A native of Madison County, Va., Wood received her bachelor's degree in psychology and master's and doctoral degrees in biopsychology all from Virginia Commonwealth University.

Not surprisingly, the demographics at Catawba are different than at VCU, Wood points out. "The students here seem really invested in their education. They seem to be very well rounded. I'm excited to see that there are a number of non-traditional students in the classroom."
This fall, she's teaching general psychology, cognition with a lab, and data analysis for the behavioral sciences.

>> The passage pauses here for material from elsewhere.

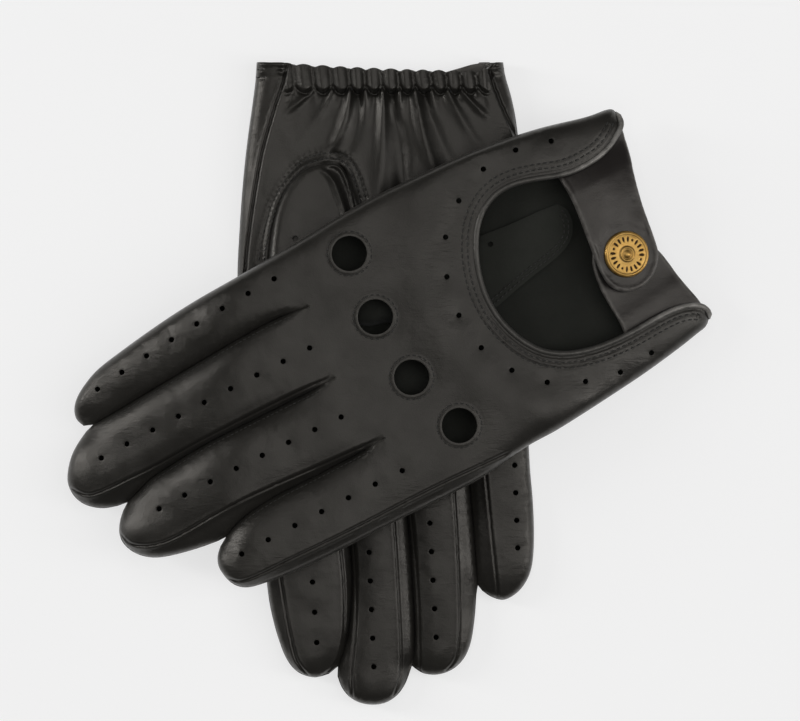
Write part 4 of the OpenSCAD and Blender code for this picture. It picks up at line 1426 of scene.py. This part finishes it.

Wood and her three younger siblings are all first-generation college graduates. All three of her siblings are completing or have completed advanced degrees.

Once Wood got to VCU, she liked it, so she stayed. "I got a paid position in the lab, so it was comfortable," she says. "I was comfortable with the ethos at VCU."
While there, she was a primary instructor for the history of psychology course and for statistics, along with being a teaching assistant in statistics and physiological psychology.

In five months, Wood sent out some 30 applications, but only three for tenure track jobs. She didn't want to do any more research. "I was burned out," she admits.

Instead, she says, "I want to be well-rounded, I want to advance my teaching expertise and I want to be a solid, reliable member of the community. Catawba fit all the way around."

Wood also likes to be able to focus on teaching. That's difficult, she notes, in a classroom of more than 100 students, on a campus of 30,000. But she is used to the small class sizes of Catawba, because her high school graduating class had just 92 members in it.

She's also looking forward to putting down some roots. Wood loves the idea of a house and a yard and a dog. As an adult, this is the first time she's lived outside her home state.

Something that no one at Catawba knows about her: "I can be quiet!"

And, her superhero power request is really quite humble, when you think about it: To be able to sleep through the night. If not, she'd like more hours in the day.